The meeting point was not too hard to find and our instructors were there waiting for us. First we were given a chance to practise while still docked to get used to the motion. Rowing Venetian style is different than in the UK, you push rather than pull and you also stand rather than sit. Once we looked like we were turning our oars ok on our batellina coda di gambero (traditional boat), we headed out to sea (or down canal, then a bit of the sea, but mostly canals). The lesson lasts about 90 minutes and we both got to try rowing at the front and standing on the back under the watchful eyes and helpful guidance of our tutors.
I found the back much easier and Roy preferred to row at the front of the boat. Taking turns at the beginning of the lesson meant we were able to take some photos too. It was so much fun! At first when I had some dificulty getting the right movement I felt a bit like crying - why wouldn't my body do what I was telling it to?! I get like this - extremely emotional and stressed over physical activities I don't pick up straight away. However it only lasts a couple of minutes and I keep it to myself mostly, but for like five minutes and I silently chew my lip blinking away tears and cursing my lack of skill! Attempt two went much better as it suddenly clicked what my muscles were supposed to be doing, then I was off! To the point where the instructor told me to slow down or I'd knock Roy completley off his stride (and possibly off the boat). Apparently I am very a 'strong and powerful rower', but my technique needs work... The instructors were so nice and friendly and it was a truly unique way to see Venice. You feel far more you are living part of it's history by actively taking part in a centuries old practise. Also it's just so much fun, we both felt a tremendous rush at the end and couldn't wait to try rowing again!
Visit rowvenice.org for more info! Highly recommended 10/10 experience.

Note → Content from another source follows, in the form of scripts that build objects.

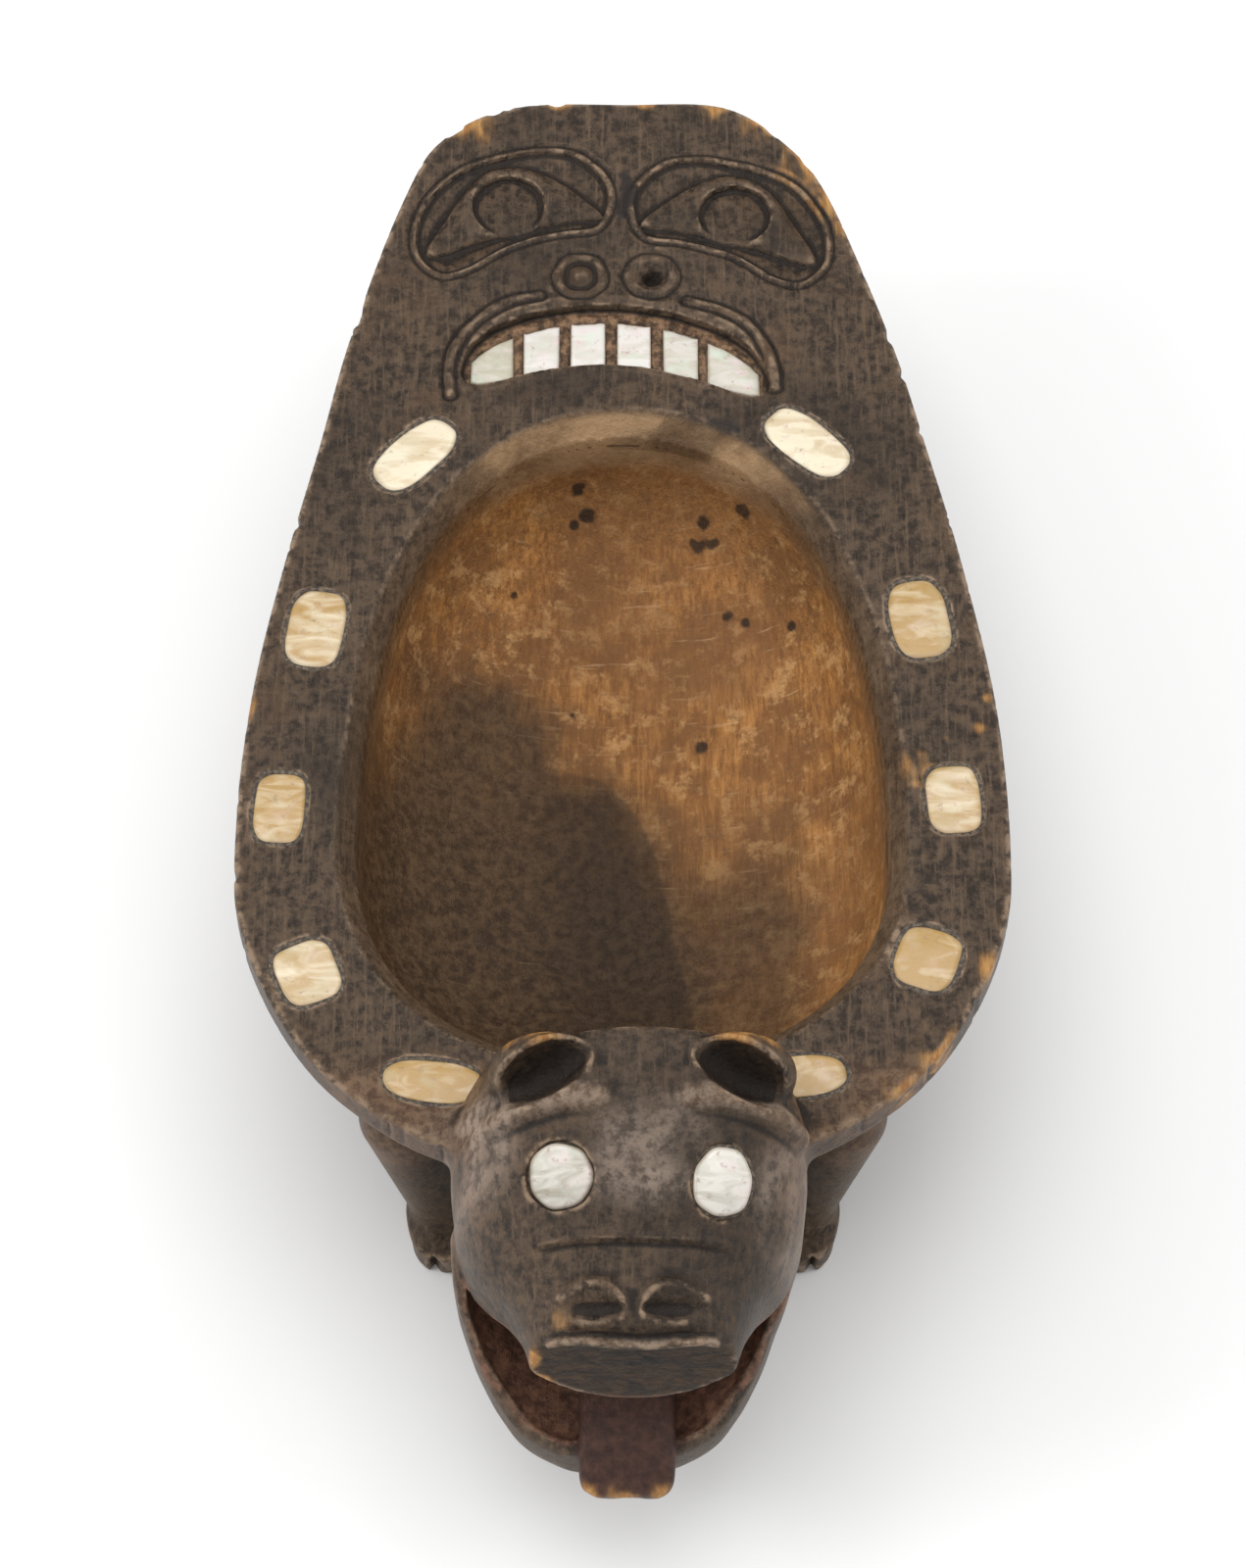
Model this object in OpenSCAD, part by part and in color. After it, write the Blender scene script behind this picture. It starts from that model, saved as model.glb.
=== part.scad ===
// Carved wooden feast bowl in the form of an animal, inlaid with shell.
// Frame: +Z up, X across the bowl, the head toward -Y and the tail board toward +Y.
// The origin is on the ground, under the middle of the bowl's length and width.

/* [Vessel] */
// Length over all, from the tongue's tip to the tail edge
bowl_length = 400; // [390:1:410]
// Widest part of the rim
bowl_width = 200; // [194:1:206]
// Height of the flat rim above the ground
rim_z = 96; // [92:1:100]
// Height of the upright band under the rim's edge
band_h = 9; // [6:1:12]
// Height of the belly's underside above the ground
belly_z = 24; // [20:1:28]

/* [Cavity] */
// Half width of the hollow at the rim
hollow_a = 73.5; // [71:0.5:75]
// Depth of the hollow below the rim
hollow_depth = 60; // [52:1:62]
// Width of the sloping lip inside the rim
lip_w = 5.5; // [4:0.5:7]
// Drop of the sloping lip
lip_h = 7; // [5:0.5:9]

/* [Head] */
// Height of the crown above the rim
crown_rise = 33; // [30:1:36]
// Sideways lean of the head from the middle of the bowl
head_shift = 2; // [0:0.5:4]
// Opening of the mouth at the front
gape = 27; // [22:1:29]
// Width of the tongue
tongue_w = 24; // [20:1:26]

/* [Legs] */
// Distance of each foot's middle from the middle of the bowl
foot_x = 47; // [44:1:50]
// Width of a foot
foot_w = 19; // [16:1:22]
// Length of a foot
foot_l = 26; // [22:1:30]

/* [Shell inlay] */
// Thickness of the shell plates
shell_t = 1.6; // [1.2:0.1:2]
// Thickness of the pitch under and around each plate
pitch_t = 0.7; // [0.5:0.1:1]
// Depth of the mouth carved in the tail board
mouth_depth = 2.6; // [2:0.1:3.2]
// Radius of the left shell eye
eye_r_left = 8; // [7:0.5:9]
// Radius of the right shell eye
eye_r_right = 7.5; // [7:0.5:9]

/* [Hidden] */
SIDES = ["left", "right"];
INLAY_COUNT = 5;
TOOTH_COUNT = 6;

// The outlines below are drawn for a bowl 400 long and 200 wide, and follow the driving sizes.
kx = bowl_width / 200;
ky = bowl_length / 400;
// A small overlap, so that a cut passes through the face that it starts on.
OVERLAP = 0.01;

// Right half of the rim's outline, from the middle of the tail edge to the middle of the front.
RIM_HALF = [
    [0, 199.5], [28, 198.8], [46, 185.5], [58, 166], [72.5, 122], [82, 84], [90.5, 45], [98, 0],
    [100, -46], [97.5, -66], [90, -85], [80, -101], [68, -113], [50, -124.5], [25, -133], [0, -136]
];

// The hollow is an egg: two half super-ellipses that meet at its widest line.
HOLLOW_Y = -38 * ky;
HOLLOW_FAR = 132.5 * ky;
HOLLOW_NEAR = 67 * ky;
HOLLOW_POWER = 2.25;

// One closed eye ovoid of the tail board's face, drawn round its own middle, outer end at +X.
OVOID = [
    [20, -23.5], [27.5, -16], [28, -4], [22, 9], [12, 17], [-4, 22], [-18, 21],
    [-28, 11], [-28.5, 0], [-24, -7.5], [-13, -9.5], [0, -14], [11, -21.5]
];
OVOID_MIDDLES = [[-31, 162], [30, 159]];
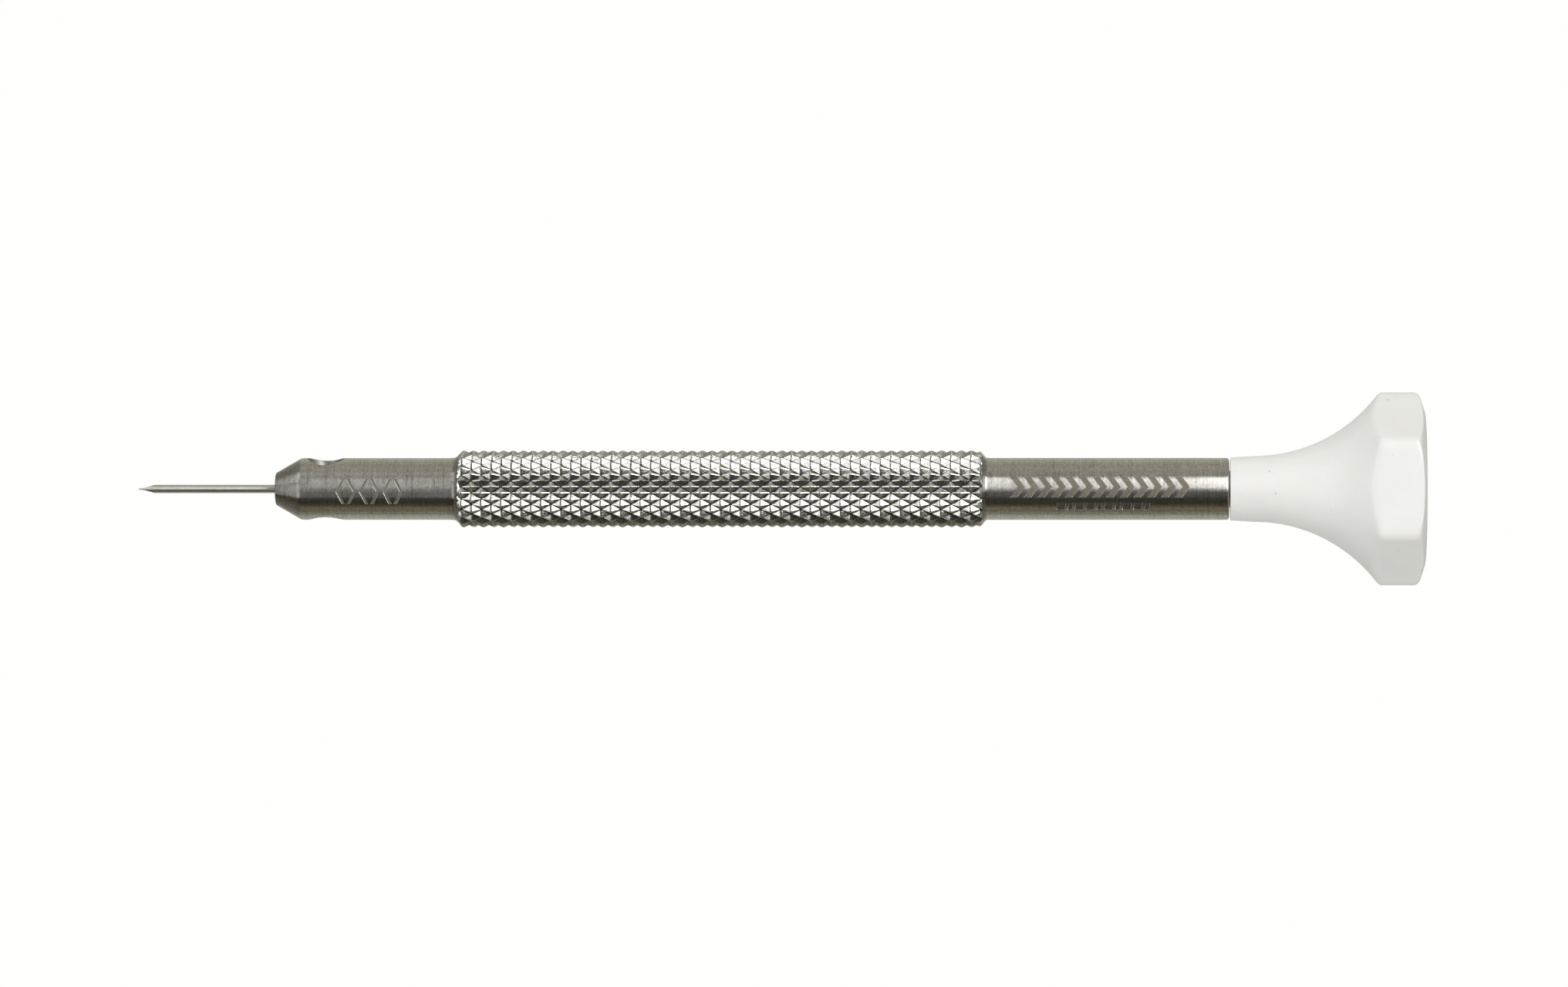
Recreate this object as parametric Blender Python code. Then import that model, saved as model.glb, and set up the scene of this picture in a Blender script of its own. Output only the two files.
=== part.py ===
"""Watchmaker's screwdriver: a knurled steel handle, a clamped wire blade and a free-turning head.

Sizes are in millimetres and become metres when a mesh is made. The origin is the centre of the
blade's tip, +X runs along the handle to the head, and the flat that the head rests on faces down.
A profile is a list of (x, radius) points of a piece turned about the X axis.
"""

from math import asin, cos, degrees, pi, radians, sin, tan

import bmesh
import bpy
from mathutils import Matrix, Vector

MM = 0.001

# Fits: the gap that pressed, screwed and running pieces keep between their facets
PRESS_GAP = 0.02
THREAD_GAP = 0.03
RUNNING_GAP = 0.06
BLADE_BORE_GAP = 0.04
GROOVE_GAP = 0.04

# Blade: round wire, ground to a wedge that is as wide as the wire
BLADE_RADIUS = 0.30
BLADE_LENGTH = 24.0
TIP_THICKNESS = 0.09
TIP_TAPER = 1.10

# Handle
NOSE_X = 9.70
NOSE_RADIUS = 1.135
CONE_HALF_ANGLE = radians(30)
PLAIN_RADIUS = 2.17
KNURL_RADIUS = 2.71
KNURL_FROM, KNURL_TO = 22.4, 59.6
KNURL_CHAMFER = 0.45
HANDLE_END = 76.57
HANDLE_CHAMFER = 0.12
BORE_SPARE_LENGTH = 0.2
BLADE_BORE_RADIUS = BLADE_RADIUS + BLADE_BORE_GAP
BLADE_BORE_END = BLADE_LENGTH + BORE_SPARE_LENGTH

# Clamp screws: one axis across the handle, with a screw and a countersink at each end of it
CLAMP_X = 13.24
CLAMP_TILT = radians(8)
SCREW_RADIUS = 0.80
SCREW_POINT_RADIUS, SCREW_POINT_LENGTH = 0.50, 0.20
SCREW_CHAMFER = 0.08
SCREW_FROM, SCREW_TO = BLADE_RADIUS + THREAD_GAP, 1.14
SCREW_SLOT_WIDTH, SCREW_SLOT_DEPTH = 0.24, 0.34
SCREW_SLOT_TURNS = {"upper": radians(25), "lower": radians(70)}
COUNTERSINK_RADIUS = 1.32
COUNTERSINK_HALF_ANGLE = radians(30)

# Spindle: pressed into the handle, and its collar carries the head's thrust
SPINDLE_RADIUS = 1.00
SPINDLE_CHAMFER = 0.20
SPINDLE_FROM, SPINDLE_TO = 66.8, 87.8
COLLAR_RADIUS = 1.30
GROOVE_RADIUS = 0.75
CLIP_THICKNESS = 0.18
CLIP_RADIUS = 1.35
CLIP_OPENING = radians(64)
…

We didn't do a gondola ride - originally I thought this just seemed like a tacky tourist trap overpriced thing to do, but having been there and seen them up close I have completely changed my mind - yes they are mostly carrying tourists and yes it is expensive, but there is a real magic to them. Watching a newly married couple sail in the shimmering sunshine (and their party following behind in more gondolas) down the Grand Canal, faces beaming as they were serenaded was so lovely. Next time Gondolas (and more rowing).
We had a lot of great little moments and took 700+ photos of Venice so we have a wealth of shared honeymoon memories to drawn on from just those 4 days. It was a long time in the planning, but even three years after the wedding a honeymoon is a worthwhile investment in your relationship. Although we've been together 13 years we work opposite shifts and have lived long distance before so its still really good to discover you can cope with each constantly in close quarters for 16 days. Didn't get sick of each other once! Result.